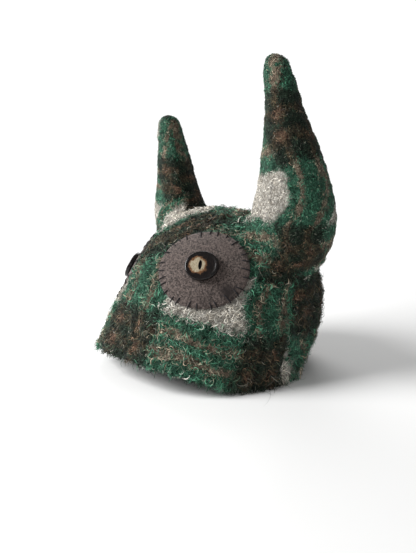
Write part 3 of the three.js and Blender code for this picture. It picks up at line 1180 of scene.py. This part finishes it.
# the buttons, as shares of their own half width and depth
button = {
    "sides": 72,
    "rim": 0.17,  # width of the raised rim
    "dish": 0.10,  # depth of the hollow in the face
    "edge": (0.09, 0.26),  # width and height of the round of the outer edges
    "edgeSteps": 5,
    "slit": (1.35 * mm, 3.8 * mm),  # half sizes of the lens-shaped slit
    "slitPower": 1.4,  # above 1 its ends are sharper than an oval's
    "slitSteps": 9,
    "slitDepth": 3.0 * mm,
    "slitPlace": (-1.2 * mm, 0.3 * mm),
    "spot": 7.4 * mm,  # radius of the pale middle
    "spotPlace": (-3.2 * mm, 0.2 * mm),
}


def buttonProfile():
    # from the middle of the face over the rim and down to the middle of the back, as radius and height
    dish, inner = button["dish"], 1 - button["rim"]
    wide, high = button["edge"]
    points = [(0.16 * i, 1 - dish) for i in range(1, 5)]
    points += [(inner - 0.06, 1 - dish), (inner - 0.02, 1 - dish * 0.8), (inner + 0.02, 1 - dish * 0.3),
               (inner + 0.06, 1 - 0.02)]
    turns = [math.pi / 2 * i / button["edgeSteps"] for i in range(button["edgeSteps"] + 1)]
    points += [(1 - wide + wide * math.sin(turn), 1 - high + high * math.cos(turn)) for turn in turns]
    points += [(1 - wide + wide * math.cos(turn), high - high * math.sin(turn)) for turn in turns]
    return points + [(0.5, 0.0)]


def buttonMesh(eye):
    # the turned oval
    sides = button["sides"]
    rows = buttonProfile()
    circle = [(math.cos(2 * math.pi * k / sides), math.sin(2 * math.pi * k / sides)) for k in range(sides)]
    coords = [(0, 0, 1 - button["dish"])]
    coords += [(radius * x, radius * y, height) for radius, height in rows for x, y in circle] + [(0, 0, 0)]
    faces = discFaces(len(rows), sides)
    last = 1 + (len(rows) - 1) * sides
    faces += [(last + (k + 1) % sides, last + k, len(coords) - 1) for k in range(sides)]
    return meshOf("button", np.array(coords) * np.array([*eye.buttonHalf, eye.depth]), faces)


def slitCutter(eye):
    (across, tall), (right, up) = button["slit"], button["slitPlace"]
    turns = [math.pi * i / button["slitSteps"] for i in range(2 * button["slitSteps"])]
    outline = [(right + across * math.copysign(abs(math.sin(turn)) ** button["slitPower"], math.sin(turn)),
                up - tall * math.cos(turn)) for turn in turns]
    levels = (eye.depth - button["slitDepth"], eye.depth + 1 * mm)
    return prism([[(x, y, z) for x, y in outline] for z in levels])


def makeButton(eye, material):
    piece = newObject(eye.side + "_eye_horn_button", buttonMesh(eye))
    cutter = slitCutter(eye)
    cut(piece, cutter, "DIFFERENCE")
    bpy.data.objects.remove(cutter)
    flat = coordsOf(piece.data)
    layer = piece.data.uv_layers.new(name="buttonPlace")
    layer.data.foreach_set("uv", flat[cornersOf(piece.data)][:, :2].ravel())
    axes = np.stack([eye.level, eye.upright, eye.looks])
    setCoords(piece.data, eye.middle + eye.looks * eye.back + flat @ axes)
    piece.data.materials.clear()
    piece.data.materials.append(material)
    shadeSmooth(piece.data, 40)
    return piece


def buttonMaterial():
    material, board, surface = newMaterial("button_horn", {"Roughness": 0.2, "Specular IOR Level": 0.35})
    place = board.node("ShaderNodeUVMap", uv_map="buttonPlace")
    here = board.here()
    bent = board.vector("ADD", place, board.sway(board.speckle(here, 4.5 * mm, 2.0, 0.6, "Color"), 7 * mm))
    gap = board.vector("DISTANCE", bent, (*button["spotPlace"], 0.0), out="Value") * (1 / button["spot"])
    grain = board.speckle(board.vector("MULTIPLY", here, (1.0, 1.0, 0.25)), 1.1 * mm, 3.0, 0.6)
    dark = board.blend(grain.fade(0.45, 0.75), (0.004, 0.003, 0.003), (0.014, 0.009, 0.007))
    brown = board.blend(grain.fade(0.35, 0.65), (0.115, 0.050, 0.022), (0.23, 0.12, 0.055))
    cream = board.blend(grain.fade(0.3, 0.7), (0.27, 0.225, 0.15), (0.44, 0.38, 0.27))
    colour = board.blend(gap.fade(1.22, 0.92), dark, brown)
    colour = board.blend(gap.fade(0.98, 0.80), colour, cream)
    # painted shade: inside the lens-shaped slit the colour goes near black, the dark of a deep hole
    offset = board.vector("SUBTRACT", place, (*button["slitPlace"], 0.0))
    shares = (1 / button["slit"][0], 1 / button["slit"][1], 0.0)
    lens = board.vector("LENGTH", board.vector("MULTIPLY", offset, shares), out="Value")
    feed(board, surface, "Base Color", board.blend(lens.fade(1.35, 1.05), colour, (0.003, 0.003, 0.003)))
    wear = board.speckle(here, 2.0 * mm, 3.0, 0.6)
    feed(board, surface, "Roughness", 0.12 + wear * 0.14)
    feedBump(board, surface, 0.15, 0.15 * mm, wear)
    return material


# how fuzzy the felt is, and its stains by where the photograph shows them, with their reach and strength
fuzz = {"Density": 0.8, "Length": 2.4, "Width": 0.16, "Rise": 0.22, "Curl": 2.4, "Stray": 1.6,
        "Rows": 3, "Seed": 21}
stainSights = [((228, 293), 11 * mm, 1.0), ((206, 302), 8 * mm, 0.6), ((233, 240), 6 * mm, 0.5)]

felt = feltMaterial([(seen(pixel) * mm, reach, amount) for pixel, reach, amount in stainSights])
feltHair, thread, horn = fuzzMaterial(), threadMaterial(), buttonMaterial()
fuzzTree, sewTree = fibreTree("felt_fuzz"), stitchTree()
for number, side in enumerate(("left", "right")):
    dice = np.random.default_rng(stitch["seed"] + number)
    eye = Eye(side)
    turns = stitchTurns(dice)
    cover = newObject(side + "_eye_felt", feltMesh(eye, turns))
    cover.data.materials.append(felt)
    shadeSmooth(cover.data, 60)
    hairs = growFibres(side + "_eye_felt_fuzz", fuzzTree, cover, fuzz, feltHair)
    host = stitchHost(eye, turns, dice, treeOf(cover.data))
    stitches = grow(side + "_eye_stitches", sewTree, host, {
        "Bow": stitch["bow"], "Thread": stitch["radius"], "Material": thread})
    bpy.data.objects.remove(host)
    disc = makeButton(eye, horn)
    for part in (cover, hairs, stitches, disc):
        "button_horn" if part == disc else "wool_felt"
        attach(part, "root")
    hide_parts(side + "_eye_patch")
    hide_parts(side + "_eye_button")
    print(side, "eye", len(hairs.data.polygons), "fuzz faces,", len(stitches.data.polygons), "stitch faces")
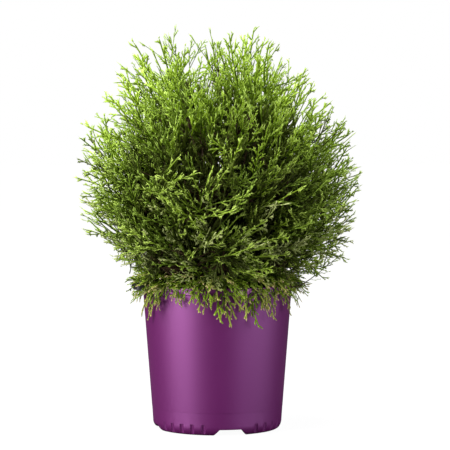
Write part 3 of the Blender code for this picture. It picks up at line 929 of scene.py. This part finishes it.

Problem to work on:
All of the data shown above must be copied exactly.

Solution for this exercise:
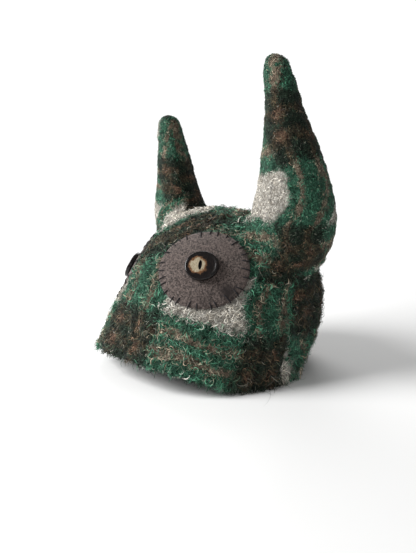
Write part 3 of the three.js and Blender code for this picture. It picks up at line 1180 of scene.py. This part finishes it.
# the buttons, as shares of their own half width and depth
button = {
    "sides": 72,
    "rim": 0.17,  # width of the raised rim
    "dish": 0.10,  # depth of the hollow in the face
    "edge": (0.09, 0.26),  # width and height of the round of the outer edges
    "edgeSteps": 5,
    "slit": (1.35 * mm, 3.8 * mm),  # half sizes of the lens-shaped slit
    "slitPower": 1.4,  # above 1 its ends are sharper than an oval's
    "slitSteps": 9,
    "slitDepth": 3.0 * mm,
    "slitPlace": (-1.2 * mm, 0.3 * mm),
    "spot": 7.4 * mm,  # radius of the pale middle
    "spotPlace": (-3.2 * mm, 0.2 * mm),
}


def buttonProfile():
    # from the middle of the face over the rim and down to the middle of the back, as radius and height
    dish, inner = button["dish"], 1 - button["rim"]
    wide, high = button["edge"]
    points = [(0.16 * i, 1 - dish) for i in range(1, 5)]
    points += [(inner - 0.06, 1 - dish), (inner - 0.02, 1 - dish * 0.8), (inner + 0.02, 1 - dish * 0.3),
               (inner + 0.06, 1 - 0.02)]
    turns = [math.pi / 2 * i / button["edgeSteps"] for i in range(button["edgeSteps"] + 1)]
    points += [(1 - wide + wide * math.sin(turn), 1 - high + high * math.cos(turn)) for turn in turns]
    points += [(1 - wide + wide * math.cos(turn), high - high * math.sin(turn)) for turn in turns]
    return points + [(0.5, 0.0)]


def buttonMesh(eye):
    # the turned oval
    sides = button["sides"]
    rows = buttonProfile()
    circle = [(math.cos(2 * math.pi * k / sides), math.sin(2 * math.pi * k / sides)) for k in range(sides)]
    coords = [(0, 0, 1 - button["dish"])]
    coords += [(radius * x, radius * y, height) for radius, height in rows for x, y in circle] + [(0, 0, 0)]
    faces = discFaces(len(rows), sides)
    last = 1 + (len(rows) - 1) * sides
    faces += [(last + (k + 1) % sides, last + k, len(coords) - 1) for k in range(sides)]
    return meshOf("button", np.array(coords) * np.array([*eye.buttonHalf, eye.depth]), faces)


def slitCutter(eye):
    (across, tall), (right, up) = button["slit"], button["slitPlace"]
    turns = [math.pi * i / button["slitSteps"] for i in range(2 * button["slitSteps"])]
    outline = [(right + across * math.copysign(abs(math.sin(turn)) ** button["slitPower"], math.sin(turn)),
                up - tall * math.cos(turn)) for turn in turns]
    levels = (eye.depth - button["slitDepth"], eye.depth + 1 * mm)
    return prism([[(x, y, z) for x, y in outline] for z in levels])


def makeButton(eye, material):
    piece = newObject(eye.side + "_eye_horn_button", buttonMesh(eye))
    cutter = slitCutter(eye)
    cut(piece, cutter, "DIFFERENCE")
    bpy.data.objects.remove(cutter)
    flat = coordsOf(piece.data)
    layer = piece.data.uv_layers.new(name="buttonPlace")
    layer.data.foreach_set("uv", flat[cornersOf(piece.data)][:, :2].ravel())
    axes = np.stack([eye.level, eye.upright, eye.looks])
    setCoords(piece.data, eye.middle + eye.looks * eye.back + flat @ axes)
    piece.data.materials.clear()
    piece.data.materials.append(material)
    shadeSmooth(piece.data, 40)
    return piece


def buttonMaterial():
    material, board, surface = newMaterial("button_horn", {"Roughness": 0.2, "Specular IOR Level": 0.35})
    place = board.node("ShaderNodeUVMap", uv_map="buttonPlace")
    here = board.here()
    bent = board.vector("ADD", place, board.sway(board.speckle(here, 4.5 * mm, 2.0, 0.6, "Color"), 7 * mm))
    gap = board.vector("DISTANCE", bent, (*button["spotPlace"], 0.0), out="Value") * (1 / button["spot"])
    grain = board.speckle(board.vector("MULTIPLY", here, (1.0, 1.0, 0.25)), 1.1 * mm, 3.0, 0.6)
    dark = board.blend(grain.fade(0.45, 0.75), (0.004, 0.003, 0.003), (0.014, 0.009, 0.007))
    brown = board.blend(grain.fade(0.35, 0.65), (0.115, 0.050, 0.022), (0.23, 0.12, 0.055))
    cream = board.blend(grain.fade(0.3, 0.7), (0.27, 0.225, 0.15), (0.44, 0.38, 0.27))
    colour = board.blend(gap.fade(1.22, 0.92), dark, brown)
    colour = board.blend(gap.fade(0.98, 0.80), colour, cream)
    # painted shade: inside the lens-shaped slit the colour goes near black, the dark of a deep hole
    offset = board.vector("SUBTRACT", place, (*button["slitPlace"], 0.0))
    shares = (1 / button["slit"][0], 1 / button["slit"][1], 0.0)
    lens = board.vector("LENGTH", board.vector("MULTIPLY", offset, shares), out="Value")
    feed(board, surface, "Base Color", board.blend(lens.fade(1.35, 1.05), colour, (0.003, 0.003, 0.003)))
    wear = board.speckle(here, 2.0 * mm, 3.0, 0.6)
    feed(board, surface, "Roughness", 0.12 + wear * 0.14)
    feedBump(board, surface, 0.15, 0.15 * mm, wear)
    return material


# how fuzzy the felt is, and its stains by where the photograph shows them, with their reach and strength
fuzz = {"Density": 0.8, "Length": 2.4, "Width": 0.16, "Rise": 0.22, "Curl": 2.4, "Stray": 1.6,
        "Rows": 3, "Seed": 21}
stainSights = [((228, 293), 11 * mm, 1.0), ((206, 302), 8 * mm, 0.6), ((233, 240), 6 * mm, 0.5)]

felt = feltMaterial([(seen(pixel) * mm, reach, amount) for pixel, reach, amount in stainSights])
feltHair, thread, horn = fuzzMaterial(), threadMaterial(), buttonMaterial()
fuzzTree, sewTree = fibreTree("felt_fuzz"), stitchTree()
for number, side in enumerate(("left", "right")):
    dice = np.random.default_rng(stitch["seed"] + number)
    eye = Eye(side)
    turns = stitchTurns(dice)
    cover = newObject(side + "_eye_felt", feltMesh(eye, turns))
    cover.data.materials.append(felt)
    shadeSmooth(cover.data, 60)
    hairs = growFibres(side + "_eye_felt_fuzz", fuzzTree, cover, fuzz, feltHair)
    host = stitchHost(eye, turns, dice, treeOf(cover.data))
    stitches = grow(side + "_eye_stitches", sewTree, host, {
        "Bow": stitch["bow"], "Thread": stitch["radius"], "Material": thread})
    bpy.data.objects.remove(host)
    disc = makeButton(eye, horn)
    for part in (cover, hairs, stitches, disc):
        "button_horn" if part == disc else "wool_felt"
        attach(part, "root")
    hide_parts(side + "_eye_patch")
    hide_parts(side + "_eye_button")
    print(side, "eye", len(hairs.data.polygons), "fuzz faces,", len(stitches.data.polygons), "stitch faces")
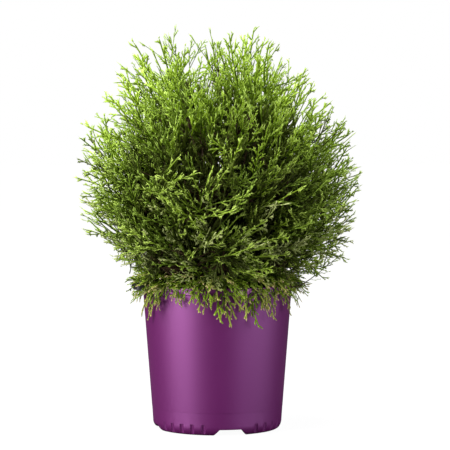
Write part 3 of the Blender code for this picture. It picks up at line 929 of scene.py. This part finishes it.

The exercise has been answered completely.